Steve Kuntz

Personal information
- Full name: Steven J. Kuntz
- Date of birth: June 20, 1970 (age 56)
- Place of birth: St. Louis, Missouri, U.S.
- Height: 6 ft 5 in (1.96 m)
- Position: Defender

Youth career
- 1988–1991: St. Louis Billikens

Senior career*
- Years: Team / Apps / (Gls)
- 1993–1999: St. Louis Ambush (indoor) / 186 / (161)
- 1994: Milwaukee Rampage
- 1995: St. Louis Knights

= Steve Kuntz =

American soccer player

Steve Kuntz (born June 20, 1970) is an American retired soccer player who played professionally in the National Professional Soccer League.

==Youth==
Kuntz was born and grew up in St.

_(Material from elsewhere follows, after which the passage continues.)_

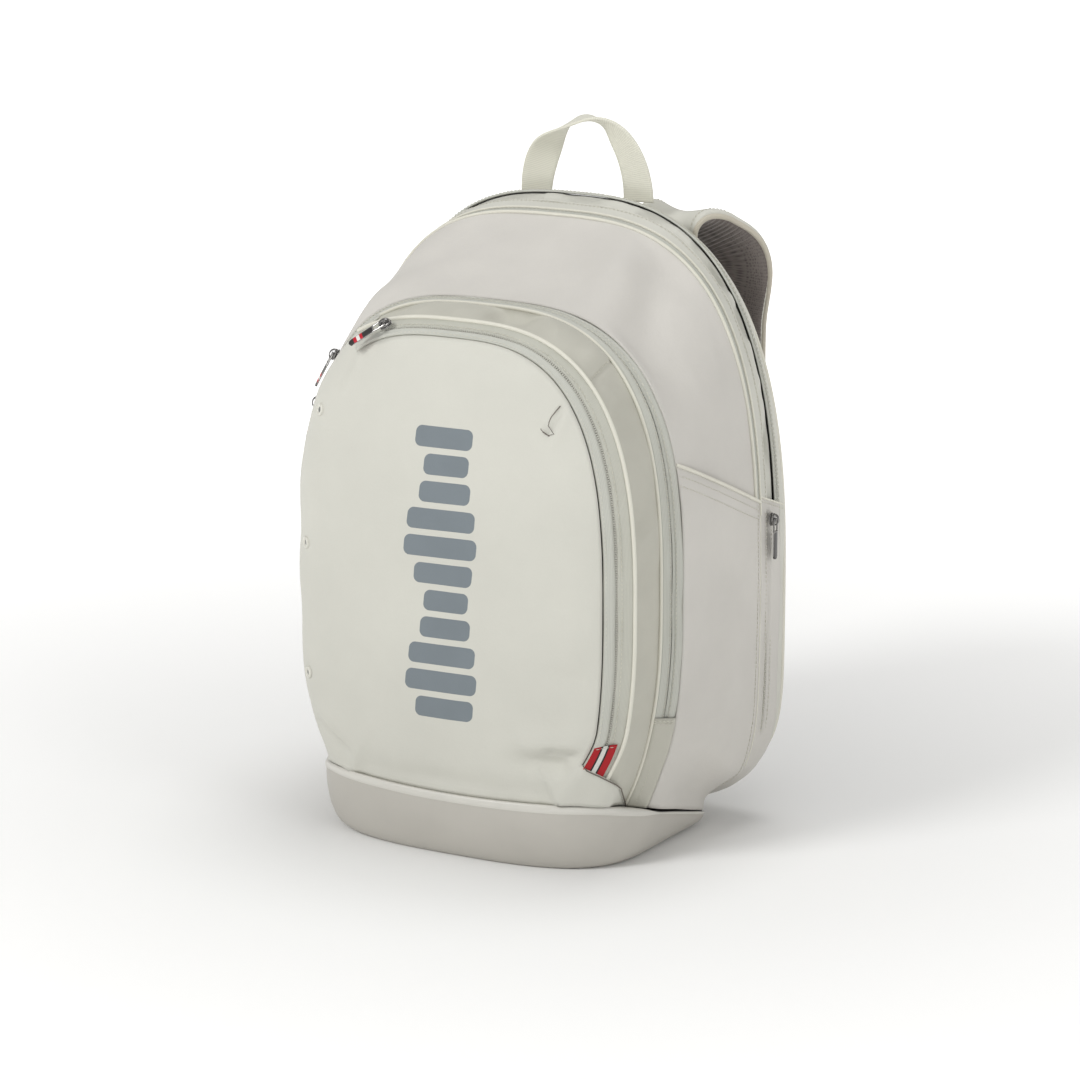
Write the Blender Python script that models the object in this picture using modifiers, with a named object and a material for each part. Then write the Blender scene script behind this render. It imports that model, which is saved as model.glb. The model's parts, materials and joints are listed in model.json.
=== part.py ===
"""Racket backpack: a moulded base, sewn panels, zipped compartments, straps and a haul handle.

Frame: metres, +Z up, the front pocket faces -Y. The origin is on the underside of the base, in
the bag's middle plane.
"""
import math

import bmesh
import bpy
import numpy as np
from mathutils import Matrix, Vector

# --- driving dimensions ---------------------------------------------------------------------
WALL = 0.0018           # coated fabric with its lining
SEAM = 0.0005           # gap between neighbouring pieces
RIM_GAP = 0.0018        # the fabric ends this far above the base's rim
CORNER_GAP = 0.0012     # gap where two pieces meet at an outward corner
BODY_CENTRE = Vector((0.0, 0.0, 0.22))

# Cross-sections from front to back: depth, half width, widest height, top, virtual bottom,
# and the superellipse exponents above and below the widest height.
SECTIONS = (
    (-0.100, 0.124, 0.190, 0.388, -0.020, 3.0, 2.5),
    (-0.088, 0.144, 0.190, 0.399, -0.020, 2.9, 2.4),
    (-0.052, 0.146, 0.190, 0.404, -0.030, 3.0, 2.3),
    (-0.038, 0.157, 0.190, 0.406, -0.035, 3.0, 2.4),
    (0.055, 0.170, 0.175, 0.454, 0.002, 3.0, 4.4),
    (0.085, 0.1725, 0.170, 0.467, 0.012, 2.8, 5.0),
    (0.100, 0.1735, 0.170, 0.462, 0.024, 2.7, 5.0),
)
FRONT_EDGE, POCKET_FRONT, POCKET_BACK, MAIN_FRONT, MAIN_BACK = (row[0] for row in SECTIONS[:5])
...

Louis. He played for Liebe SC, winning the National U-16 (Niotis Cup) championship in 1985. He attended Saint Louis University, playing on the men's soccer team from 1988 to 1991. He was a 1991 Second Team All American. Kuntz graduated in 1992 with a bachelor's degree in finance. In 1997, St. Louis inducted Kuntz into the Billiken's Athletic Hall of Fame.

==Professional==
Kuntz began his professional career in 1993 with the St. Louis Ambush of the National Professional Soccer League. He spent six seasons with the Ambush. In 1994, Kuntz spent the outdoor season with the Milwaukee Rampage of the USISL. In 1995, he played for the St. Louis Knights in the USISL Pro League.